Indeks Pengalaman tahun 2012
sampai tahun 2018 memberikan arti bahwa pertama, pengalaman perilaku koruptif masyarakat
Indonesia menurun antara tahun 2012 sampai dengan tahun 2015. Kedua, antara
tahun 2015 sampai dengan tahun 2017 pengalaman perilaku koruptif masyarakat
Indonesia naik. Ketiga, antara tahun 2017 sampai dengan tahun 2018 pengalaman
perilaku koruptif masyarakat Indonesia turun kembali. Dan keempat, secara umum
dari tahun 2012 sampai dengan tahun 2018 masyarakat Indonesia semakin tidak mau
melakukan tindakan penyuapan, pemerasan dan nepotisme.
Ada yang menarik dari hasil SPAK
tahun 2018 yaitu IPAK masyarakat kota sebesar 3,81 dan IPAK masyarakat desa
sebesar 3,41. IPAK masyarakat berpendidikan SMP ke bawah sebesar 3,53, IPAK
masyarakat berpendidikan SLTA sebesar 3,94, dan IPAK masyarakat berpendidikan SLTA
ke atas sebesar 4,02. IPAK masyarakat berumur 40 tahun ke bawah sebesar 3,65,
IPAK masyarakat berumur 40 – 59 tahun sebesar 3,70, dan IPAK masyarakat berumur
60 tahun ke atas sebesar 3,56.
Kesimpulan dari data-data
tersebut adalah pertama, masyarakat kota sangat anti korupsi daripada masyarakat
desa. Oleh karena itu, pihak-pihak yang terkait jangan berhenti
mensosialisasikan budaya anti korupsi sampai ujung pedesaan atau pinggiran
pedesaan. Kedua, masyarakat yang berpendidikan tinggi (SLTA ke atas) sangat
anti korupsi daripada masyarakat yang berpendidikan rendah. Maka dari itu, para
guru dan beberapa pihak terkait harus lebih gencar memberikan penerangan
tentang bentuk-bentuk korupsi kepada siswa-siswa SD dan SMP. Contoh
bentuk-bentuk korupsi di sekolah adalah mencotek ketika ujian, memberikan
hadiah kepada guru/ wali kelas/ kepala sekolah dengan tujuan agar nilai rapor
bagus, dan lain sebagainya. Selain itu, pemerintah harus mewajibkan program 12
tahun wajib belajar atau minimal bersekolah SLTA. Ketiga, masyarakat yang
berumur 60 tahun ke atas ternyata lebih permisif terhadap korupsi daripada
masyarakat yang berumur 60 tahun ke bawah.

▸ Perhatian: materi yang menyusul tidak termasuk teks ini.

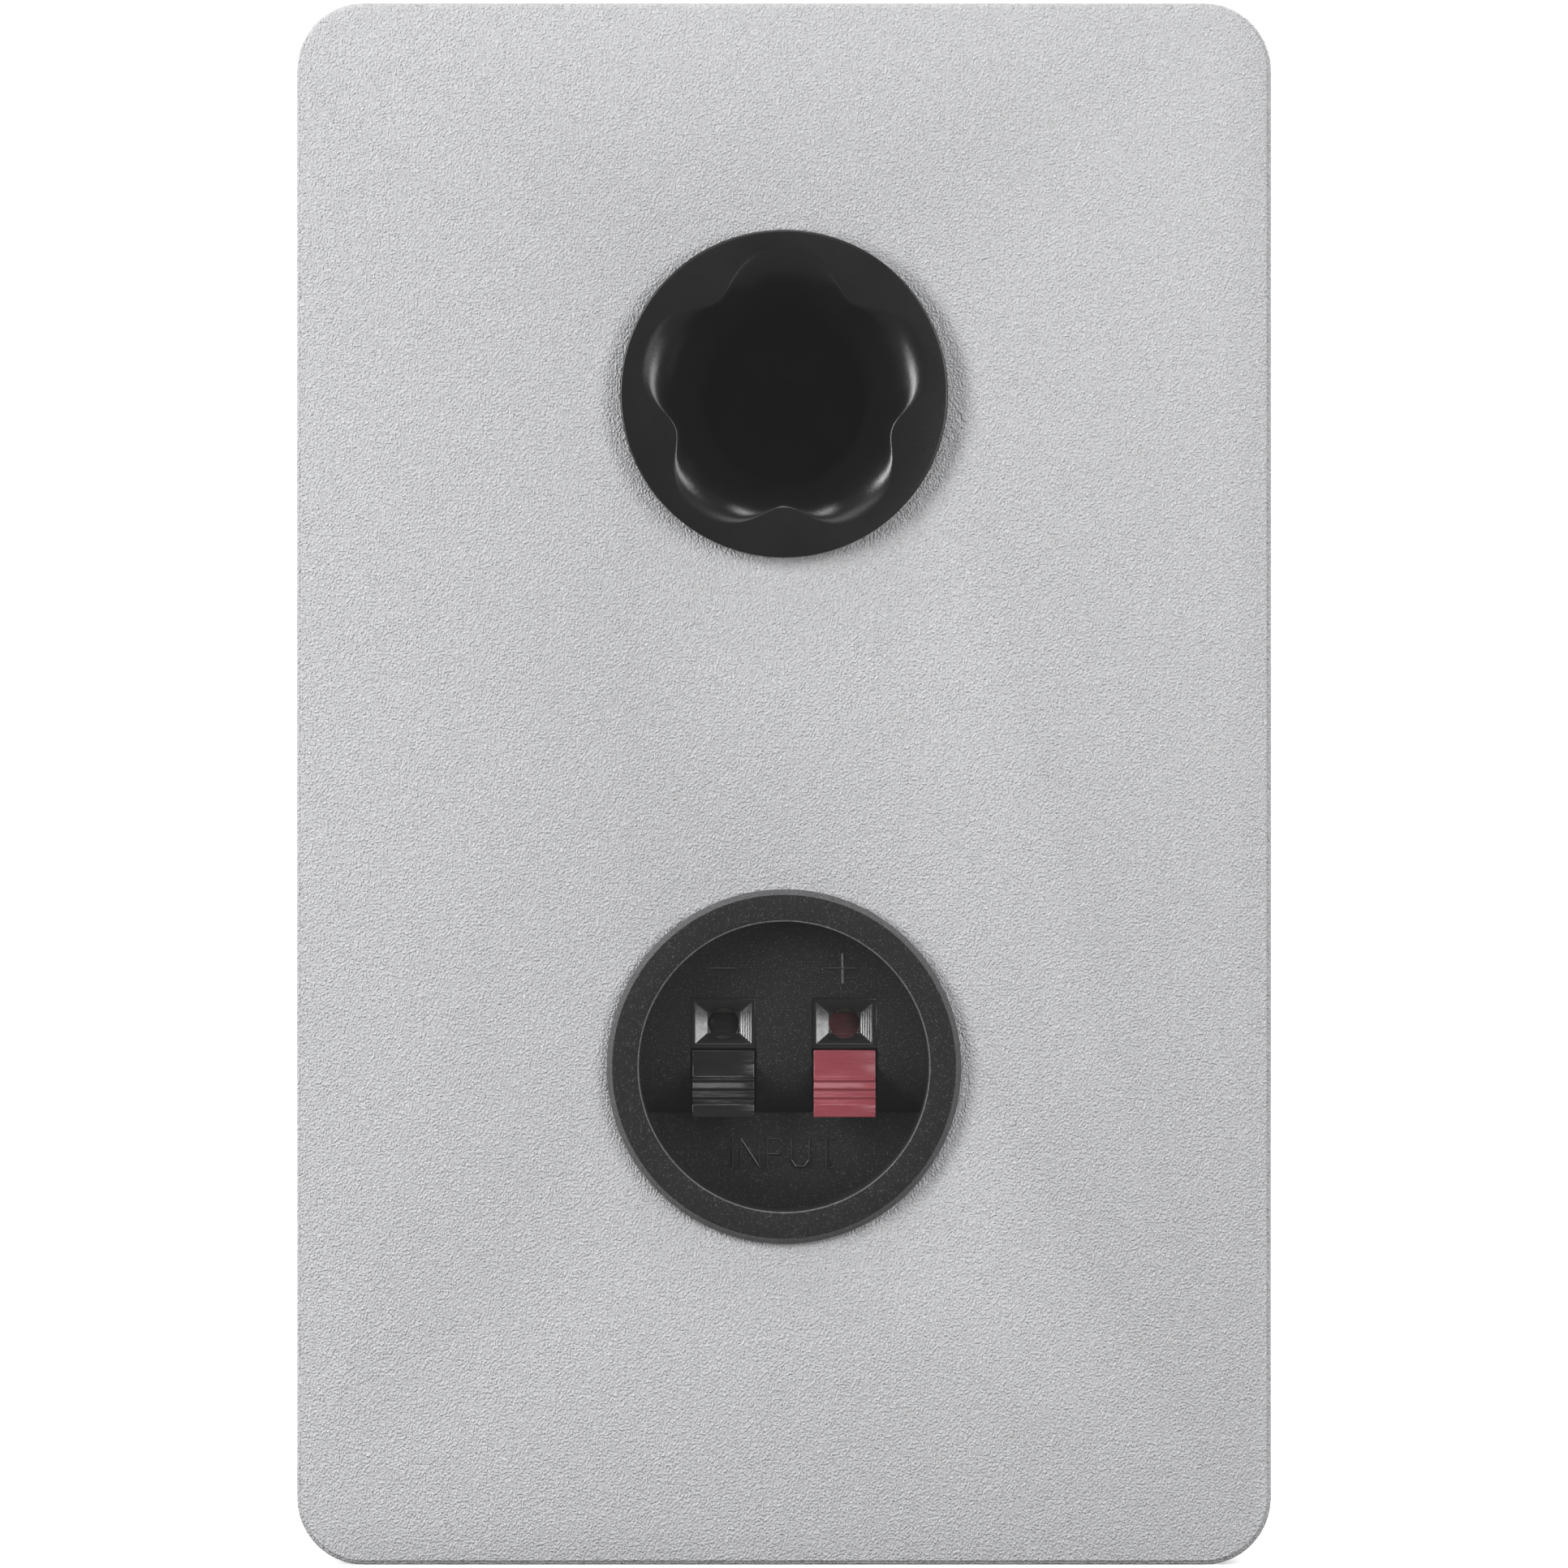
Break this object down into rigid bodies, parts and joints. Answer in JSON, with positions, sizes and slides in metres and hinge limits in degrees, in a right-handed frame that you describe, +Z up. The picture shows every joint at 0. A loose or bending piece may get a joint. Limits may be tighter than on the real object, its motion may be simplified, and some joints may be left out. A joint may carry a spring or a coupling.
{
  "type": "bookshelf speaker",
  "caption": "Compact two-way bookshelf loudspeaker with a rounded grey cabinet, a lobed rear port and a round cup with sprung wire clips.",
  "frame": {"origin": "on the floor under the middle of the overall box", "axes": "+Z up, the drivers face -Y, the port and terminals face +Y, +X is to the right for a listener who faces the drivers"},
  "size_m": [0.146, 0.176, 0.234],
  "materials": {
    "mdf": "raw medium-density fibreboard",
    "cabinet_vinyl": "light grey vinyl with a fine pebble grain",
    "baffle_paint": "board painted satin charcoal",
    "rear_board": "board with a grey sealed edge",
    "port_plastic": "satin moulded black plastic",
    "cup_plastic": "sand-textured black plastic",
    "funnel_plastic": "gloss black insert with fine machining lines",
    "lever_black": "semi-gloss black plastic",
    "lever_red": "semi-gloss dusty red plastic",
    "tinned_brass": "tinned brass strip",
    "spring_steel": "plain spring steel",
    "frame_steel": "black painted pressed steel",
    "zinc_steel": "zinc plated steel",
    "ferrite": "sintered ferrite",
    "cone_paper": "coated black cone paper",
    "cap_paper": "coated black dust cap",
    "surround_rubber": "butyl rubber",
    "spider_cloth": "resin-dipped cotton",
    "coil_copper": "lacquered copper wire",
    "coil_former": "polyimide film",
    "dome_silk": "coated silk",
    "plate_plastic": "fine-grained black plastic",
    "gasket_foam": "closed-cell foam",
    "screw_black": "black oxide steel",
    "circuit_board": "green resist on glass-epoxy",
    "strip_board": "brown paper-phenolic board",
    "capacitor_sleeve": "shrink sleeve",
    "cement": "white cement body",
    "wire_red": "red PVC insulation",
    "wire_black": "black PVC insulation",
    "tinsel": "braided tinsel lead",
    "wadding": "white polyester wadding"
  },
  "bodies": {
    "root": {"top_panel": "mdf", "bottom_panel": "mdf", "left_side_panel": "mdf", "right_side_panel": "mdf", "front_baffle": "baffle_paint", "back_panel": "rear_board", "carcass_vinyl_wrap": "cabinet_vinyl", "back_vinyl_skin": "cabinet_vinyl", "damping_pads": "wadding", "woofer_basket": "frame_steel", "woofer_gasket": "gasket_foam", "woofer_surround": "surround_rubber", "woofer_spider": "spider_cloth", "woofer_top_plate": "zinc_steel", "woofer_magnet": "ferrite", "woofer_yoke": "zinc_steel", "woofer_terminal_strip": "strip_board", "woofer_tinsel_leads": "tinsel", "woofer_screws": "screw_black", "tweeter_faceplate": "plate_plastic", "tweeter_gasket": "gasket_foam", "tweeter_surround": "dome_silk", "tweeter_top_plate": "zinc_steel", "tweeter_magnet": "ferrite", "tweeter_yoke": "frame_steel", "tweeter_terminal_tags": "tinned_brass", "tweeter_screws": "screw_black", "port_flare": "port_plastic", "port_tube": "port_plastic", "terminal_cup": "cup_plastic", "terminal_rear_cover": "cup_plastic", "lever_pivot_pin": "spring_steel", "wire_funnel_negative": "funnel_plastic", "wire_funnel_positive": "funnel_plastic", "contact_plate_negative": "tinned_brass", "contact_plate_positive": "tinned_brass", "clip_spring_negative": "spring_steel", "clip_spring_positive": "spring_steel", "crossover_board": "circuit_board", "board_standoffs": "lever_black", "board_screws": "spring_steel", "crossover_capacitor": "capacitor_sleeve", "crossover_inductor": "coil_copper", "crossover_resistor": "cement", "spade_connectors": "tinned_brass", "input_wire_red": "wire_red", "woofer_wire_red": "wire_red", "tweeter_wire_red": "wire_red", "input_wire_black": "wire_black", "woofer_wire_black": "wire_black", "tweeter_wire_black": "wire_black"},
    "woofer_diaphragm": {"woofer_cone": "cone_paper", "woofer_dust_cap": "cap_paper", "woofer_coil_former": "coil_former", "woofer_voice_coil": "coil_copper"},
    "tweeter_diaphragm": {"tweeter_dome": "dome_silk", "tweeter_voice_coil": "coil_copper"},
    "negative_lever": {"clip_lever_negative": "lever_black"},
    "positive_lever": {"clip_lever_positive": "lever_red"}
  },
  "joints": [
    {"name": "woofer_cone_travel", "type": "slide", "parent": "root", "child": "woofer_diaphragm", "axis": [0, -1, 0], "range_m": [-0.003, 0.003], "stiffness_N_per_m": 1200, "deforming": ["woofer_surround", "woofer_spider", "woofer_tinsel_leads"]},
    {"name": "tweeter_dome_travel", "type": "slide", "parent": "root", "child": "tweeter_diaphragm", "axis": [0, -1, 0], "range_m": [-0.0003, 0.0003], "stiffness_N_per_m": 2000, "deforming": ["tweeter_surround"]},
    {"name": "negative_lever_press", "type": "hinge", "parent": "root", "child": "negative_lever", "pos_m": [0.0091, 0.0636, 0.0747], "axis": [1, 0, 0], "range_deg": [-12, 0], "stiffness_Nm_per_rad": 0.12, "springref_deg": 20.05, "deforming": ["clip_spring_negative"]},
    {"name": "positive_lever_press", "type": "hinge", "parent": "root", "child": "positive_lever", "pos_m": [-0.0091, 0.0636, 0.0747], "axis": [1, 0, 0], "range_deg": [-12, 0], "stiffness_Nm_per_rad": 0.12, "springref_deg": 20.05, "deforming": ["clip_spring_positive"]}
  ]
}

Di lain pihak Komisi Pemilihan
Umum (KPU) sudah resmi menerbitkan Peraturan Nomor 20 Tahun 2018 tentang
Pencalonan Anggota DPR, DPD, dan DPRD. Peraturan tersebut mengatur syarat bagi
warga Negara Indonesia yang ingin menjadi calon anggota DPR atau DPRD di Pemilu
2019. Salah satu peraturan yang menimbulkan pro dan kontra adalah dilarangnya
mantan terpidana bandar narkoba, kejahatan seksual terhadap anak, atau korupsi
menjadi Caleg. Mestinya para Caleg yang berasal dari mantan terpidana korupsi
jangan mendaftarkan diri ke KPU. Selain itu, semua pihak harus mendukung
peraturan KPU tersebut. Bentuk dukungan para pemilih terhadap peraturan KPU
adalah jangan mencoblos/memilih para mantan koruptor. Karena tindakan korupsi
adalah menghancurkan bangsa dan negara serta memiskinkan rakyat. Buatlah mereka
jera. Semoga Indonesia bebas dari korupsi.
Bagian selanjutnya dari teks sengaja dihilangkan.